WEST BENGAL Changing Colours, Changing Challenges

by Sitaram Sharma

  • Category Politics
  • Format PB
  • Imprint
  • Price 295
  1. ISBN: 978-81-291-2909-3
  2. Pages: 229 pages
  3. Date: January 2014

ABOUT THIS BOOK

On 13 May 2011, Mamata Banerjee, leader of the All India Trinamool Congress, defeated the Left Front to become the state’s first female chief minister. It was her rallying cry of poriborton, and her slogan, Ma, Mati, Manush (Mother, Earth, People), which captured the imagination of the people and led to her landslide victory, ending the decades-long dominance of the Left Front.
But what triggered this change? And what were the conditions which enabled the Left Front to win election after election in West Bengal with huge margins up to 2006? Then again, when they seemed to be firmly entrenched, how were they routed at the hands of a leader who had cobbled together a party consisting mainly of defectors from the Indian National Congress?
Sitaram Sharma, journalist, diplomat and author, attempts to delve into these questions, lucidly unravelling cause-and-effect links through a careful exploration of the turbulent world of Bengal politics—from the partition of Bengal in 1947 to the Leftward swing in the 1960s-70s, the gradual downfall of the Communist party culminating in the Singur-Nandigram incident, and the final blow, in 2011, when Mamata Banerjee came to power—in this powerful and incisive exposition of the current affairs of West Bengal.

AUTHOR OF THE BOOK

Sitaram Sharma began his career in journalism as Assistant Editor of a local Hindi weekly and later, as Editor of an English weekly called Caldust.
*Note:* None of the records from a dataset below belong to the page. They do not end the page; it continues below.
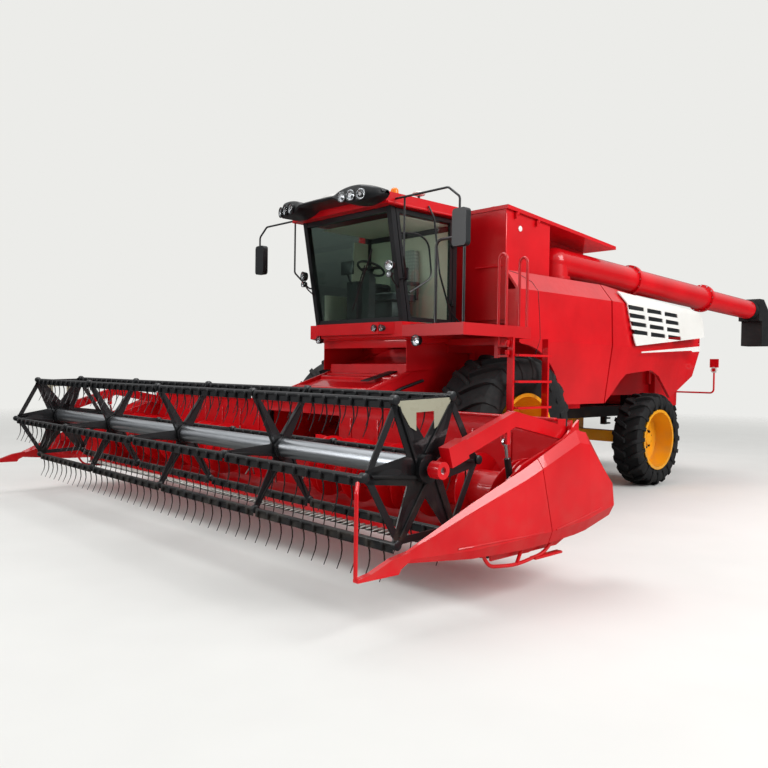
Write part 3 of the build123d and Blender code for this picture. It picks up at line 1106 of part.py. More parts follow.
def arm_point(distance):
    """Point on the arm's front run, at a distance behind its front end."""
    dy, dz = REEL_ARM_BEND[0] - REEL_ARM_FRONT[0], REEL_ARM_BEND[1] - REEL_ARM_FRONT[1]
    length = hypot(dy, dz)
    return REEL_ARM_FRONT[0] + dy / length * distance, REEL_ARM_FRONT[1] + dz / length * distance



# ---------------------------------------------------------------- cylinders
def cylinder_pair(spec, barrel_share):
    """Barrels and rods of a pair of hydraulic cylinders, one on each side."""
    (y0, z0), (y1, z1) = spec["base"], spec["eye"]
    length = hypot(y1 - y0, z1 - z0)
    uy, uz = (y1 - y0) / length, (z1 - z0) / length
    barrels, rods = [], []
    for side in (LEFT, RIGHT):
        x = side * spec["x"]
        frame = Plane(origin=(x, y0, z0), x_dir=(1, 0, 0), z_dir=(0, uy, uz))
        stop = length * barrel_share
        half = spec["rod"] * 0.9
        start = spec["barrel"] * 1.4
        barrel = frame * Pos(0, 0, (start + stop) / 2) * Cylinder(spec["barrel"], stop - start)
        barrel += round_x(spec["pin"] * 1.9, x - half, x + half, y0, z0)
        barrel += frame * Pos(0, 0, start / 2 + 4) * Box(2 * half, spec["pin"] * 2.6, start)
        bore = start + 20
        barrel -= frame * Pos(0, 0, (bore + stop) / 2 + 5) * Cylinder(spec["rod"] + RUN, stop - bore + 10)
        barrel -= round_x(spec["pin"] + RUN, x - 90, x + 90, y0, z0)
        barrels.append(barrel)
        eye_r = spec["pin"] + spec["eye_clear"]
        start = bore + ROD_SINK * length
        end = length - eye_r - 5
        rod = frame * Pos(0, 0, (start + end) / 2) * Cylinder(spec["rod"], end - start)
        rod += round_x(eye_r + 14, x - half * 0.6, x + half * 0.6, y1, z1)
        rod -= round_x(eye_r, x - 90, x + 90, y1, z1)
        rods.append(rod)
    return barrels, rods



def make_cylinders():
    """The pair that lifts the header and the pair that lifts the reel."""
    barrels, rods = cylinder_pair(LIFT_CYL, 0.72)
    save("lift_barrels", *barrels)
    save("lift_rods", *rods)
    barrels, rods = cylinder_pair(REEL_CYL, 0.80)
    save("reel_barrels", *barrels)
    save("reel_rods", *rods)


def main():
    """Write every piece."""
    os.makedirs("parts", exist_ok=True)
    make_wheels()
    make_front_axle()
    make_rear_axle()
    make_steering()
    make_chassis()
    make_body()
    for side, word in ((LEFT, "left"), (RIGHT, "right")):
        make_front_panel(side, word)
        make_rear_panel(side, word)
    make_tank()
    make_lids()
    make_engine()
    make_straw_hood()
    make_unloading_tube()
    make_cab_shell()
    make_door()
    make_cab_glass()
    make_cab_inside()
    make_platform()
    make_ladder()
    make_mirrors()
    make_lamps()
    save("feeder_house", make_feeder_house())
    make_header()
    make_end_shields()
    make_auger()
    make_reel_arms()
    make_reel()
    make_bats()
    make_cylinders()


main()
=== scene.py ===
# %% [markdown]
# # Dressing a combine harvester
# The harvester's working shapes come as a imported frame, in metres, with the ground at Z 0. The
# machine drives towards -Y and its left side is +X. This lesson gives every part of the frame the
# finish of the real one, and then adds what only the eye needs: tyre lugs, tines, bolts, lamps,
# slots, seams and trim. The frame itself is never moved.

# %% Load the frame
from math import cos, pi, radians, sin

import bmesh
import bpy
from mathutils import Matrix, Vector


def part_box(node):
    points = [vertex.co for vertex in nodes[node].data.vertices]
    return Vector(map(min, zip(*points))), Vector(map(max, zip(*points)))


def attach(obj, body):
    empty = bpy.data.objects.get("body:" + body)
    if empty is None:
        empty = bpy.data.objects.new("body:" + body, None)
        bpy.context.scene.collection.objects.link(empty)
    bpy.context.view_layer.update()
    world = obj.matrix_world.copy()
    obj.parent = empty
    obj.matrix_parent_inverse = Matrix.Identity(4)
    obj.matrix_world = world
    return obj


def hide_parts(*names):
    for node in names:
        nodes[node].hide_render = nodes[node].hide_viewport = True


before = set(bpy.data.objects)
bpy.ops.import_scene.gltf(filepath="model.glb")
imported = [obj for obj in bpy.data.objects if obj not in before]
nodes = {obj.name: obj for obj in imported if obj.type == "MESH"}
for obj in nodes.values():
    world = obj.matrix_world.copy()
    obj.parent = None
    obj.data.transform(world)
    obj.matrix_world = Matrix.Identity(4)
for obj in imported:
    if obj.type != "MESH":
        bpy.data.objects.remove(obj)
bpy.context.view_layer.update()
LEFT, RIGHT = 1, -1                      # sign of X on each side
SIDES = (("left", LEFT), ("right", RIGHT))

# %% [markdown]
# ## Places
# All places are worked out from the frame. The front axle is the most useful line on the machine,
# because cab, header and tank are all placed from it. So `spot` takes a distance from the front
# axle (Y) and a height above the ground (Z), and gives the point in the frame. `profile` gives a
# row of such points that share one X, for outlines that are drawn on the machine's side.

# %% Measure from the front axle
def middle(node):
    """Centre of a frame node's box."""
    low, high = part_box(node)
    return (low + high) / 2


AXLE_Y = middle("front_rim_left").y


def spot(x, y, z):
    """Point x from the centre line, y behind the front axle and z above the ground, in metres."""
    return Vector((x, AXLE_Y + y, z))


def profile(x, places):
    """Points at x, each place a (y, z)."""
    return [spot(x, y, z) for y, z in places]


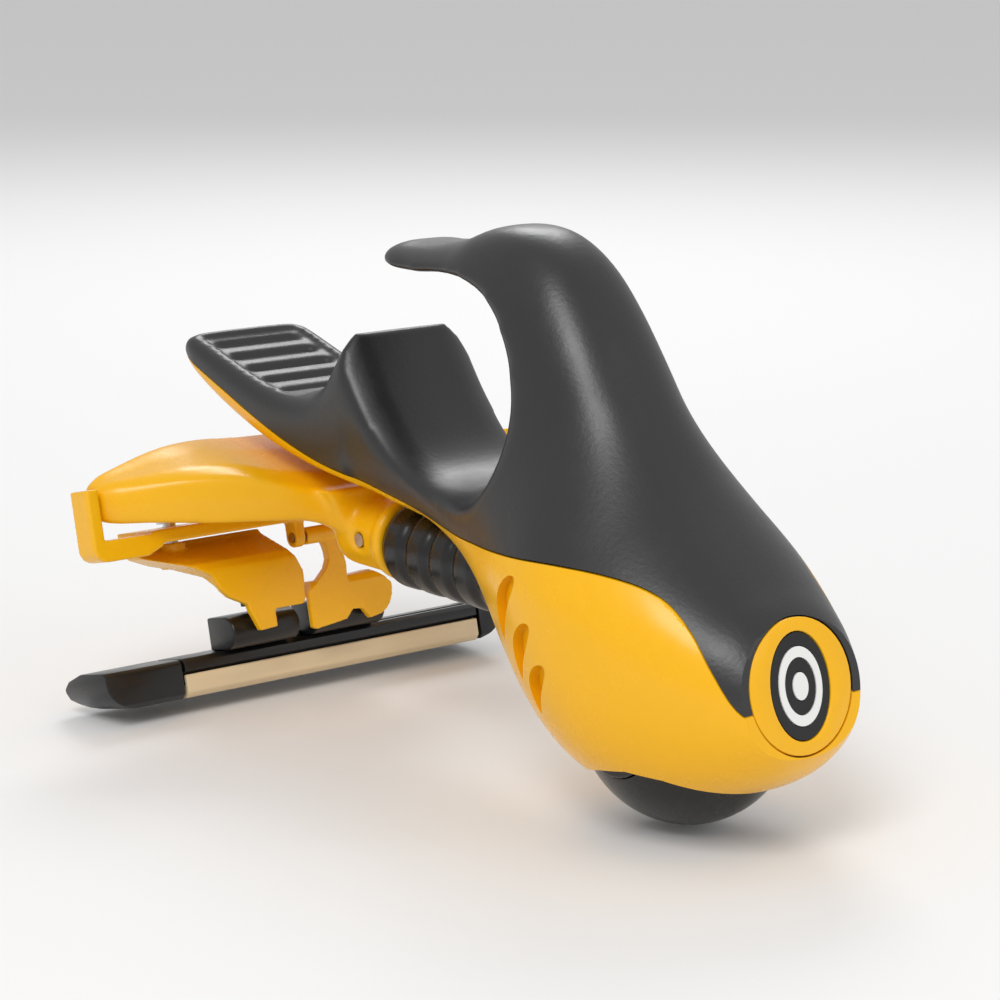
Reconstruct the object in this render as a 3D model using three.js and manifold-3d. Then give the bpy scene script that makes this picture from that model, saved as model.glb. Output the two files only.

He was also a special correspondent for Onlooker. He went on to become Editorial Advisor at Business Economics.
As Honorary Consul of Republic of Belarus, he is an active and popular member of the diplomatic corps in Kolkata. He has authored books on the United Nations and has participated in national and international conferences across the world on issues ranging from new world economic order and human rights to climate change. He was recently appointed Chairman of the Maulana Abul Kalam Azad Institute of Asian Studies, Kolkata, a centre for research on social, economic and political developments in Asia, under the Ministry of Culture of the government of India.